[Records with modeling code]
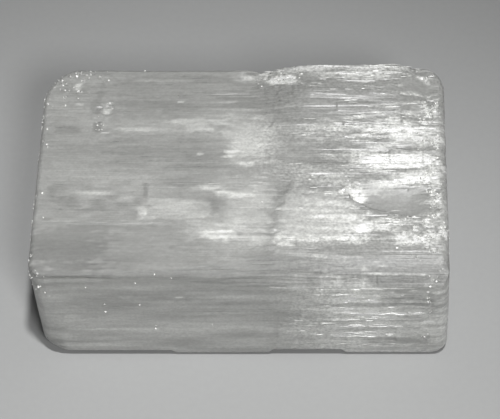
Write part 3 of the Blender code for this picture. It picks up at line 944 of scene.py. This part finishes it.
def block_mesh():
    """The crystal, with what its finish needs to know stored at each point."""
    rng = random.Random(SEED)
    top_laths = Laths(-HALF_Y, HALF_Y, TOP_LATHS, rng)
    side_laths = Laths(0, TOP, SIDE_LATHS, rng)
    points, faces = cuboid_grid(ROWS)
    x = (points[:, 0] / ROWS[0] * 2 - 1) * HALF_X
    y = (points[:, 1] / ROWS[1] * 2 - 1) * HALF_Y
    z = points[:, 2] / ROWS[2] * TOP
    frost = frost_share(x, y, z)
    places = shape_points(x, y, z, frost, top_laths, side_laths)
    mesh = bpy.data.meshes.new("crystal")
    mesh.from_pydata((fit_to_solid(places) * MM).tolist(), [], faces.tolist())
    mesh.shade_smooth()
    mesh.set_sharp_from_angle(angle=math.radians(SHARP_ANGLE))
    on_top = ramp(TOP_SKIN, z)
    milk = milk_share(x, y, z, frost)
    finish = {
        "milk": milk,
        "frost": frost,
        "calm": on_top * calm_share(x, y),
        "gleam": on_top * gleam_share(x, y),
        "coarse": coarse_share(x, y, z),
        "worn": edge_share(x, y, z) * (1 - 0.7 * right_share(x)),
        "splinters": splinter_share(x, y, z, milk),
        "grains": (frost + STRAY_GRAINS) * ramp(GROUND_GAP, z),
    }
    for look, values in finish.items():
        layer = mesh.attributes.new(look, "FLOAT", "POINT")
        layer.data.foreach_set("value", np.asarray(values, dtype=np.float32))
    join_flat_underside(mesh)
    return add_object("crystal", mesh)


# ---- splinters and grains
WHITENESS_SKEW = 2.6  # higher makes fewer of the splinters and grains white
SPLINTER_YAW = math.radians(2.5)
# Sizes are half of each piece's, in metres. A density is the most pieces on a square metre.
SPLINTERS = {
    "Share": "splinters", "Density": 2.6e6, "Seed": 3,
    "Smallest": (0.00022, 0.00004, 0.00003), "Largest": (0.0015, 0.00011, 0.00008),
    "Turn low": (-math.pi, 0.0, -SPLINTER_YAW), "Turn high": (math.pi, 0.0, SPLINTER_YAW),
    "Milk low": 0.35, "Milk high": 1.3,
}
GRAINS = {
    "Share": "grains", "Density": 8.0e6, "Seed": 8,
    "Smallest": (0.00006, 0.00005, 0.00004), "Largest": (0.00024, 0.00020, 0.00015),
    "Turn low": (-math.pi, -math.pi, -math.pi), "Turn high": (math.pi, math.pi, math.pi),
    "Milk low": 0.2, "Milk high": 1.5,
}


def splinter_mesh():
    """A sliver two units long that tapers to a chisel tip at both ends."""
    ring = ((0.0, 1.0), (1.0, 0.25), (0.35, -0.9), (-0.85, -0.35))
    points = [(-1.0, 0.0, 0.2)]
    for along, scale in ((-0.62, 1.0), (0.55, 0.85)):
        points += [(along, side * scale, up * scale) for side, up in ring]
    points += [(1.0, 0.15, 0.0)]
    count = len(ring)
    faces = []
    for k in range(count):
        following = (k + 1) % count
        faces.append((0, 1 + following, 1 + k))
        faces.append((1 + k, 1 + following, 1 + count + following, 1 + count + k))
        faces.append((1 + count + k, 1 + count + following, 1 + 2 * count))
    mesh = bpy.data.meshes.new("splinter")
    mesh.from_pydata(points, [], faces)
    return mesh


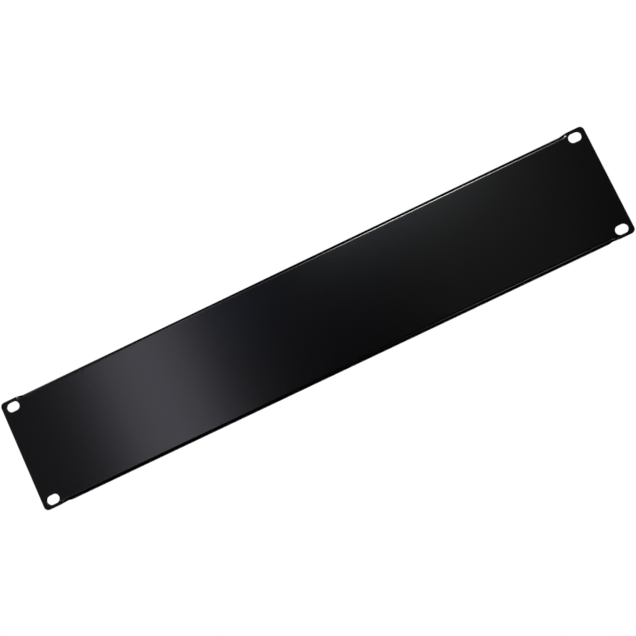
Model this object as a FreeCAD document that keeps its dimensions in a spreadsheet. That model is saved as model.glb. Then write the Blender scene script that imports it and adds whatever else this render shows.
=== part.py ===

**Objective:** Across the preceding material, how many lines contain the word "scene"? State the number alone.

**Written answer:** 2